## Instruction
Check every line of the entries that follow, and copy the ones containing "parts".

─── Data for this exercise ───

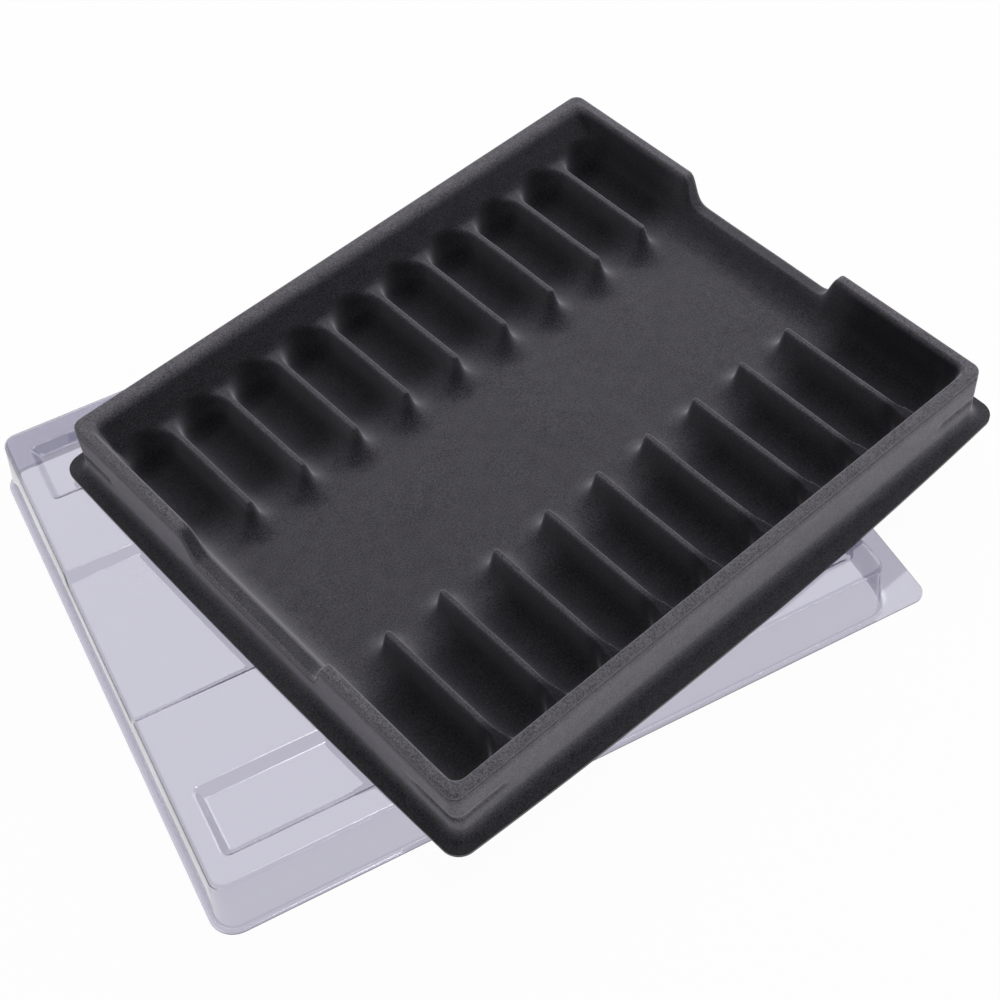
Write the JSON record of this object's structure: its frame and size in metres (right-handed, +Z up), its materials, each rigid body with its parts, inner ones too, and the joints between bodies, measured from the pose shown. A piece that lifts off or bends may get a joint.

───
─── Data for this exercise ───

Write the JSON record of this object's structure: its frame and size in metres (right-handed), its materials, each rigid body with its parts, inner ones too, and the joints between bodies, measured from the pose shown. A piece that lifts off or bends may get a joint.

───
─── Data for this exercise ───

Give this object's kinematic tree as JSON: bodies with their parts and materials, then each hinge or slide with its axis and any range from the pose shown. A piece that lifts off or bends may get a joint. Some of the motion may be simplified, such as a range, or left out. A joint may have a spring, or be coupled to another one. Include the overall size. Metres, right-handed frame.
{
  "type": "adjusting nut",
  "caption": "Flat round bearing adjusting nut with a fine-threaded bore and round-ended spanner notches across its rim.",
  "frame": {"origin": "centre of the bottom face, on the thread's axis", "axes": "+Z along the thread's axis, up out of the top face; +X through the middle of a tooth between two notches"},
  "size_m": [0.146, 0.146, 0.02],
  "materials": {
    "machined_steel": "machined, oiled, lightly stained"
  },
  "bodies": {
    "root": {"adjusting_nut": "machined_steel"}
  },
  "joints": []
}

───

## The result
Write the JSON record of this object's structure: its frame and size in metres (right-handed, +Z up), its materials, each rigid body with its parts, inner ones too, and the joints between bodies, measured from the pose shown. A piece that lifts off or bends may get a joint.
Write the JSON record of this object's structure: its frame and size in metres (right-handed), its materials, each rigid body with its parts, inner ones too, and the joints between bodies, measured from the pose shown. A piece that lifts off or bends may get a joint.
Give this object's kinematic tree as JSON: bodies with their parts and materials, then each hinge or slide with its axis and any range from the pose shown. A piece that lifts off or bends may get a joint. Some of the motion may be simplified, such as a range, or left out. A joint may have a spring, or be coupled to another one. Include the overall size. Metres, right-handed frame.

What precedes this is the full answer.